How do I win a chargeback as a host?
Submit a tight evidence packet to the issuing bank: a booking agreement the guest e-signed, proof the stay happened (smart-lock entry logs, WiFi connection logs, keypad records), the message thread including any checkout thank-you, and the original AVS/CVC match. Match the evidence to the reason code, write a two-sentence summary, and submit before Stripe's deadline. Specific, dated, verifiable documents win; protest essays lose.
How long does a guest have to dispute a charge?
Generally up to 120 days from the transaction or the expected service date under Visa and Mastercard rules. That's why a chargeback can arrive more than a month after checkout. Once it's filed, you typically have a much shorter window — 7 to 21 days — to submit your evidence, and the bank's final ruling can take another 60 to 75 days.

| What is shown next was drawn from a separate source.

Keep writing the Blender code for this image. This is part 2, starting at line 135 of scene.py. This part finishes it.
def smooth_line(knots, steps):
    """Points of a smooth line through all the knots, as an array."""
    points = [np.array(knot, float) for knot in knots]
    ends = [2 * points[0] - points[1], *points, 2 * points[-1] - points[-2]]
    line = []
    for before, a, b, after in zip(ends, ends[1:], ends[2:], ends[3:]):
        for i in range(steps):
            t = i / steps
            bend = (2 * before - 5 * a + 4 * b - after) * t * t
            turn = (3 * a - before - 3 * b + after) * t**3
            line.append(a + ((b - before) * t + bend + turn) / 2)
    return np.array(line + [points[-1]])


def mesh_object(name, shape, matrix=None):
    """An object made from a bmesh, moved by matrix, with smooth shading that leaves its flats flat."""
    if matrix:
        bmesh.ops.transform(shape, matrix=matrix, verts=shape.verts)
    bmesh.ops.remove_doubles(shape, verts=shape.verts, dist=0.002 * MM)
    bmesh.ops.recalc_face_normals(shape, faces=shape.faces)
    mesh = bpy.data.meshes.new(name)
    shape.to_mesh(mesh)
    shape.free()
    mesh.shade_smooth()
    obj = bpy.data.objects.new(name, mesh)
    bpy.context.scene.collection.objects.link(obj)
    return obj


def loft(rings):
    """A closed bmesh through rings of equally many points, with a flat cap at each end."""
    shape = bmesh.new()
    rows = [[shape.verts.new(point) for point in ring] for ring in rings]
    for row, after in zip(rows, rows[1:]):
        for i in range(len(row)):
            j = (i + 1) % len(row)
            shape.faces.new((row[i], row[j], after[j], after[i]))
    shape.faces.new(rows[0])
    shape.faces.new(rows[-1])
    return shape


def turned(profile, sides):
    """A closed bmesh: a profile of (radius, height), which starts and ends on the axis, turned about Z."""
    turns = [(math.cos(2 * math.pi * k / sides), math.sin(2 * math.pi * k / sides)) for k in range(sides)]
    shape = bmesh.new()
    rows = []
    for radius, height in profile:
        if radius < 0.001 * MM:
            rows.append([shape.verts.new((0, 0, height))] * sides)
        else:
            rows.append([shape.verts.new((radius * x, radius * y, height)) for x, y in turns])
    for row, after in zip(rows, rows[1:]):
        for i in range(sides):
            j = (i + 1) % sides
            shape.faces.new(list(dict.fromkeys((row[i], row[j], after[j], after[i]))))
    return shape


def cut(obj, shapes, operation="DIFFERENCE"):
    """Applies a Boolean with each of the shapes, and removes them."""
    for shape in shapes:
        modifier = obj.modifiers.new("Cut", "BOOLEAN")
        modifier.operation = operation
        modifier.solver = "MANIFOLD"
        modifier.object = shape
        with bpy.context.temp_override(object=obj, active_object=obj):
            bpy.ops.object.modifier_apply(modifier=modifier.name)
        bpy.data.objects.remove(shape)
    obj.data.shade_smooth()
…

Is 3-D Secure worth turning on for direct bookings?
For most hosts, yes. When a guest authenticates the payment through 3-D Secure, liability for fraud-related chargebacks shifts from you to the issuing bank. That neutralises the one dispute type you cannot win on evidence — the stolen-card "I never made this charge" claim. The trade-off is a slightly higher checkout friction, but on higher-value bookings that protection is worth it.
Can I just take a security deposit to avoid chargebacks?

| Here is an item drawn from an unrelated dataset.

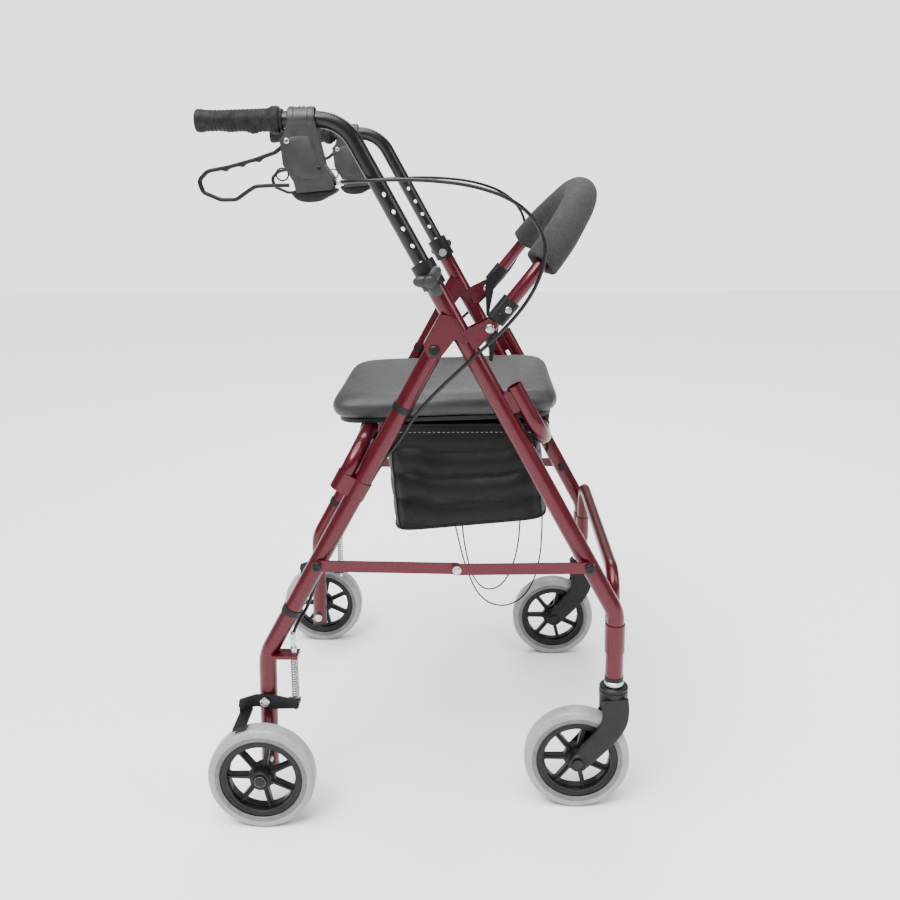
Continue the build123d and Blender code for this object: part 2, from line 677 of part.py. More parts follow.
# ---- casters and wheels ------------------------------------------------------------------
fork_top = 190.0
crown_bottom = 154.0
crown_radius = 20.5
stem_radius = 6.0
fork_plate_gap = 15.2     # from the caster's plane to a fork plate's inner face
fork_plate_thick = 5.0
fork_side = [(258, 186), (296.5, 186), (297, 150), (289, 127), (262, 102), (241, 72), (225, 63), (212, 76),
             (232, 102), (258, 134), (263, 150), (258, 160)]
wheel_places = [(f"front_{name}", (axle_x, side * side_y)) for name, side in sides]
wheel_places += [(f"rear_{name}", (-axle_x, side * rear_wheel_y)) for name, side in sides]
rim_width = 21.0
rim_band = 49.0
rim_web = 9.0
spoke_count = 7
hub_radius = 15.0
with BuildSketch() as window:
    with BuildLine():
        Polyline((18.5, -5), (44.5, -18), (48, 0), (44.5, 18), (18.5, 5), close=True)
    make_face()
    fillet(window.vertices(), 3.0)

bushes = []
for name, side in sides:
    y = side * side_y
    with BuildPart() as caster_fork:
        with BuildSketch(Plane.XY.offset(crown_bottom)):
            with Locations((stem_x, y)):
                Circle(crown_radius)
        extrude(amount=fork_top - crown_bottom)
        for offset in (-1, 1):
            plate_y = y + offset * (fork_plate_gap + fork_plate_thick / 2)
            add(plate(fork_side, plate_y, fork_plate_thick, 4.0, [(axle_x, axle_z, axle_radius + 0.02)]))
        with Locations((stem_x, y, fork_top)):
            Cylinder(stem_radius, 84, align=(Align.CENTER, Align.CENTER, Align.MIN))
    keep(caster_fork.part, f"caster_fork_{name}")

    outer = fork_plate_gap + fork_plate_thick
    with BuildPart() as caster_axle:
        add(cross_pin((axle_x, axle_z), y - outer - 4, y + outer + 4, axle_radius))
        for offset in (-1, 1):
            low, high = sorted((y + offset * outer, y + offset * (outer + 4)))
            add(cross_pin((axle_x, axle_z), low, high, 7.5))
    keep(caster_axle.part, f"caster_axle_{name}")

    with BuildPart() as stem_bush:
        with BuildSketch(Plane.XY.offset(leg_bottom_z - 13)):
            with Locations((stem_x, y)):
                Circle(13.5)
        extrude(amount=13)
        with BuildSketch(Plane.XY.offset(leg_bottom_z)):
            with Locations((stem_x, y)):
                Circle(leg_radius - leg_wall - 0.05)
        extrude(amount=70)
        with Locations((stem_x, y, leg_bottom_z)):
            Cylinder(stem_radius + running, 200, mode=Mode.SUBTRACT)
    bushes.append(stem_bush.part)
group("stem_bushes", bushes)

for place, (x, y) in wheel_places:
    centre_plane = Plane(origin=(x, y, axle_z), x_dir=(1, 0, 0), z_dir=(0, -1, 0))
    with BuildPart() as rim:
        with BuildSketch(centre_plane):
            Circle(tyre_inner_radius - 0.05)
            Circle(rim_band, mode=Mode.SUBTRACT)
        extrude(amount=rim_width / 2, both=True)
        with BuildSketch(centre_plane):
            Circle(hub_radius)
        extrude(amount=hub_length / 2, both=True)
        with BuildSketch(centre_plane):
            Circle(rim_band + 1)
            with PolarLocations(0, spoke_count):
                add(window.sketch, mode=Mode.SUBTRACT)
        extrude(amount=rim_web / 2, both=True)
        bore = cross_pin((x, axle_z), y - hub_length, y + hub_length, axle_radius + running)
        add(bore, mode=Mode.SUBTRACT)
    with BuildPart() as tyre:
        with BuildSketch(centre_plane):
            Circle(wheel_radius)
            Circle(tyre_inner_radius, mode=Mode.SUBTRACT)
        extrude(amount=tyre_width / 2, both=True)
        fillet(tyre.edges().filter_by(GeomType.CIRCLE).group_by(SortBy.RADIUS)[-1], 6.0)
    keep(rim.part, f"rim_{place}")
    keep(tyre.part, f"tyre_{place}")
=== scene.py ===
import json
import math

import bmesh
import bpy
import numpy as np
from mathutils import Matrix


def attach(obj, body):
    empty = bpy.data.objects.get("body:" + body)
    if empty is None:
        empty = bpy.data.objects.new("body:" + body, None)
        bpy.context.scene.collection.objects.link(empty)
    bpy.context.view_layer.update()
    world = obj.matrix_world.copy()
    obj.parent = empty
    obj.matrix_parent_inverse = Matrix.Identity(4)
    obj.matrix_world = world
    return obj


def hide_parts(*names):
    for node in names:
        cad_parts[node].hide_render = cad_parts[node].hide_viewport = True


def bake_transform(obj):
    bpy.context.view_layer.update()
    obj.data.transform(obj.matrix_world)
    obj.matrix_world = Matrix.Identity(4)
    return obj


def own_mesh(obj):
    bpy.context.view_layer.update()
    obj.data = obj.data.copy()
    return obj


# Folding rollator walker. Lengths here are millimetres and become metres when a mesh is made.
# X is forward, Y is the user's left, Z is up.
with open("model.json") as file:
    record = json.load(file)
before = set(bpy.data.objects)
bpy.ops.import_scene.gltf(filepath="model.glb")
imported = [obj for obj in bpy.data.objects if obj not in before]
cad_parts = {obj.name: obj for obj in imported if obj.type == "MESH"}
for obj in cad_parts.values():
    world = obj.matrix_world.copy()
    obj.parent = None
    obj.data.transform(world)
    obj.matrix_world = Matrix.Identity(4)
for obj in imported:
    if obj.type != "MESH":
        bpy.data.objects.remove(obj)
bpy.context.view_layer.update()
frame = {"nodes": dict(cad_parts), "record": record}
joints = {joint["name"]: joint for joint in frame["record"]["behaviour"]["joints"]}
sides = {"right": -1, "left": 1}
print("frame loaded:", len(frame["nodes"]), "nodes")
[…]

A deposit helps with damage recovery, not with chargebacks directly — a guest can dispute the deposit charge too. What actually prevents disputes is authenticating the card (3DS, AVS, CVC) and having an e-signed agreement. Take the deposit as a clear, agreed pre-authorisation up front rather than a surprise charge later, because surprise charges are themselves a common chargeback trigger.
What happens if I refund a guest after they file a chargeback?
You can end up paying twice. A refund and a chargeback travel on separate rails, so issuing a refund on a charge that's already in dispute can mean the money leaves your account through both. Pick one track: either let the chargeback process resolve it, or — if you agree the guest is owed — resolve it through the dispute, not a parallel refund.